We are considering using digital certs to verify that the machine connecting to our VPN service is in fact a company-owned machine. So one of my co-workers here mentioned that for a knowledgable user (and our users are for the most part CompSci PhD's) it would be trivial to copy the cert keys to another non-company-owned system that they want to use. My question is (and I've searched on Serverfault first :) is there some way to prevent the user from copying (exporting) the keypairs over to another machine? Or make the copied cert invalid if they do so? We in IT plan to be the ones installing the certs on the machines, but our users do need to have admin access to their machines to do their work. As well, the user's machines run a mix of Windows, Mac OS X and Linux OS's.
Thanks in advance for any answers provided...

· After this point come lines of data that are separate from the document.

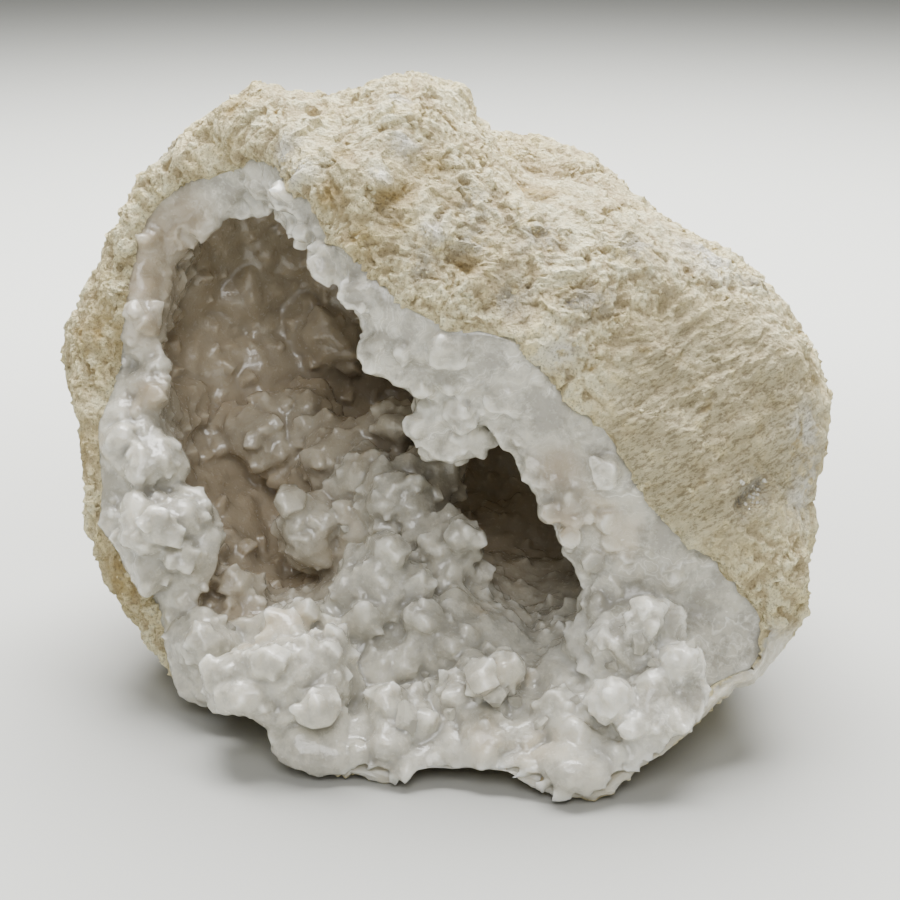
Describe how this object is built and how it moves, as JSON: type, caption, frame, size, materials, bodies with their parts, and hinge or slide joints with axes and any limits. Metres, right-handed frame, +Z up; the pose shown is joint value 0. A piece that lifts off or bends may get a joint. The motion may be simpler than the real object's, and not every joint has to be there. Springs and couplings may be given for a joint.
{
  "type": "quartz geode",
  "caption": "Broken-open quartz geode: a lumpy cream limestone rind round a thick crust of white quartz crystals that lines a deep hollow.",
  "frame": {"origin": "middle of the bounding box, at the surface the stone stands on", "axes": "+Z up as it stands, +X to the right and -Y towards the viewer, who looks at the broken front"},
  "size_m": [0.1154, 0.0974, 0.0912],
  "materials": {
    "limestone": "chalky, matt",
    "quartz": "milky, sugary, glassy on the crystal faces"
  },
  "bodies": {
    "root": {"rind": "limestone", "quartz_crust": "quartz"}
  },
  "joints": []
}
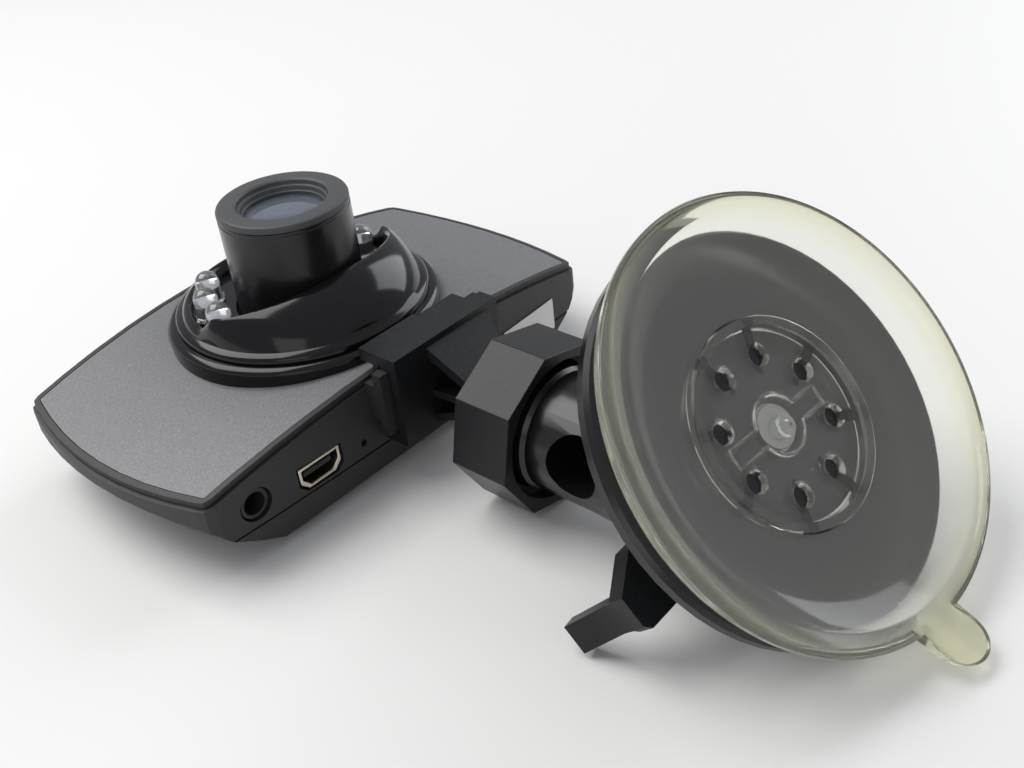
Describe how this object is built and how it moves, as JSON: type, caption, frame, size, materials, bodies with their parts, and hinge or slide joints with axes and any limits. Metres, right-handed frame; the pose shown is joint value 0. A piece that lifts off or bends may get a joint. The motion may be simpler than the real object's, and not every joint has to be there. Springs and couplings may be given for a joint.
{
  "type": "dash camera",
  "caption": "Flat dash camera with a hooded lens barrel and infrared lamps, on a ball-jointed arm with a lever-locked suction cup.",
  "frame": {"origin": "centre of the flat screen face, which the camera lies on", "axes": "+Z the way the lens looks, X along the camera's long side, -Y towards the suction mount"},
  "size_m": [0.0866, 0.1361, 0.0474],
  "materials": {
    "housing_black": "fine matte mould texture",
    "panel_silver": "satin silver grey with a fine metallic speckle",
    "label_white": "matte, blank",
    "screw_steel": "zinc plated",
    "gloss_black": "polished",
    "ring_grey": "matte",
    "lens_glass": "coated",
    "lamp_clear": "clear moulded domes",
    "screen_glass": "polished window over the screen",
    "foil": "satin",
    "key_grey": "satin",
    "board_green": "solder mask",
    "chip_black": "matte",
    "plated_shell": "tin plated, bright",
    "mount_black": "semi-gloss moulded",
    "cup_clear": "clear soft plastic, faintly yellow"
  },
  "bodies": {
    "camera": {"front_housing": "housing_black", "rear_housing": "housing_black", "front_panel": "panel_silver", "label_sticker": "label_white", "housing_screw_1": "screw_steel", "housing_screw_2": "screw_steel", "housing_screw_3": "screw_steel", "housing_screw_4": "screw_steel", "lens_base_ring": "gloss_black", "lens_cowl": "gloss_black", "lens_tube": "gloss_black", "lens_front_ring": "ring_grey", "front_glass": "lens_glass", "lens_cell": "ring_grey", "rear_lens": "lens_glass", "lens_holder": "ring_grey", "image_sensor": "chip_black", "ir_led_1": "lamp_clear", "ir_led_2": "lamp_clear", "ir_led_3": "lamp_clear", "ir_led_4": "lamp_clear", "ir_led_5": "lamp_clear", "ir_led_6": "lamp_clear", "lcd_window": "screen_glass", "lcd_panel": "foil", "battery": "foil", "key_board_left": "board_green", "key_board_right": "board_green", "main_board": "board_green", "processor": "chip_black", "flash_memory": "chip_black", "speaker": "chip_black", "microphone": "plated_shell", "usb_shell": "plated_shell", "usb_tongue": "gloss_black", "av_jack": "chip_black", "card_socket": "plated_shell"},
    "key_1_body": {"key_1": "key_grey"},
    "key_2_body": {"key_2": "key_grey"},
    "key_3_body": {"key_3": "key_grey"},
    "key_4_body": {"key_4": "key_grey"},
    "key_5_body": {"key_5": "key_grey"},
    "key_6_body": {"key_6": "key_grey"},
    "bracket": {"slide_bracket": "mount_black"},
    "ball_body": {"ball": "mount_black"},
    "seat": {"ball_seat": "mount_black"},
    "cup_arm": {"cup_housing": "mount_black", "suction_cup": "cup_clear"},
    "nut": {"lock_nut": "mount_black"},
    "stem": {"pull_stem": "screw_steel", "pull_disc": "cup_clear", "lever_pin": "screw_steel"},
    "lever_body": {"lever": "mount_black"}
  },
  "joints": [
    {"name": "key_1_press", "type": "slide", "parent": "camera", "child": "key_1_body", "axis": [0, 0, 1], "range_m": [0, 0.0004], "stiffness_N_per_m": 2500},
    {"name": "key_2_press", "type": "slide", "parent": "camera", "child": "key_2_body", "axis": [0, 0, 1], "range_m": [0, 0.0004], "stiffness_N_per_m": 2500},
    {"name": "key_3_press", "type": "slide", "parent": "camera", "child": "key_3_body", "axis": [0, 0, 1], "range_m": [0, 0.0004], "stiffness_N_per_m": 2500},
    {"name": "key_4_press", "type": "slide", "parent": "camera", "child": "key_4_body", "axis": [0, 0, 1], "range_m": [0, 0.0004], "stiffness_N_per_m": 2500},
    {"name": "key_5_press", "type": "slide", "parent": "camera", "child": "key_5_body", "axis": [0, 0, 1], "range_m": [0, 0.0004], "stiffness_N_per_m": 2500},
    {"name": "key_6_press", "type": "slide", "parent": "camera", "child": "key_6_body", "axis": [0, 0, 1], "range_m": [0, 0.0004], "stiffness_N_per_m": 2500},
    {"name": "rail_slide", "type": "slide", "parent": "camera", "child": "bracket", "axis": [1, 0, 0], "range_m": [-0.03, 0.0016]},
    {"name": "ball_swivel", "type": "hinge", "parent": "bracket", "child": "ball_body", "pos_m": [0.0023, -0.0465, 0.0128], "axis": [0, 1, 0], "range_deg": [-90, 90]},
    {"name": "ball_tilt", "type": "hinge", "parent": "ball_body", "child": "seat", "pos_m": [0.0023, -0.0465, 0.0128], "axis": [0.9985, 0, 0.0541], "range_deg": [-20, 20]},
    {"name": "arm_spin", "type": "hinge", "parent": "seat", "child": "cup_arm", "pos_m": [0.0023, -0.0465, 0.0128], "axis": [0, -1, 0], "range_deg": [-180, 180]},
    {"name": "nut_turn", "type": "hinge", "parent": "cup_arm", "child": "nut", "pos_m": [0.0023, -0.0465, 0.0128], "axis": [0, 1, 0], "range_deg": [0, 360]},
    {"name": "stem_pull", "type": "slide", "parent": "cup_arm", "child": "stem", "axis": [-0.0372, -0.7254, 0.6873], "range_m": [0, 0.002]},
    {"name": "lever_turn", "type": "hinge", "parent": "stem", "child": "lever_body", "pos_m": [0.00911, -0.0736, 0.01468], "axis": [0.0392, -0.6884, -0.7243], "range_deg": [0, 95]}
  ],
  "couplings": [
    {"joint": "lever_turn", "follows": "stem_pull", "rad_per_m": 829.05}
  ]
}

In software, no, absolutely not. Even in windows, keys marked as non-exportable can be exported with a well-known GUI hack.
I'd suggest using smart cards for this purpose (wherein the key is stored and used on the card and generally not disclosed to the computer). That way, at least, the inside hacker would have to find the administrative password for the card or otherwise hack it, which is a lot less trivial than copying one stored in software.
You could also consider using computer certificates that encode the computer's hostname, and ensuring your authenticating software validates it. However, as it is generally quite easy to change computers' hostnames, I would suggest this would offer hardly any benefit.
No. Certificates (like everything else) are just bits. And bits can always be copied.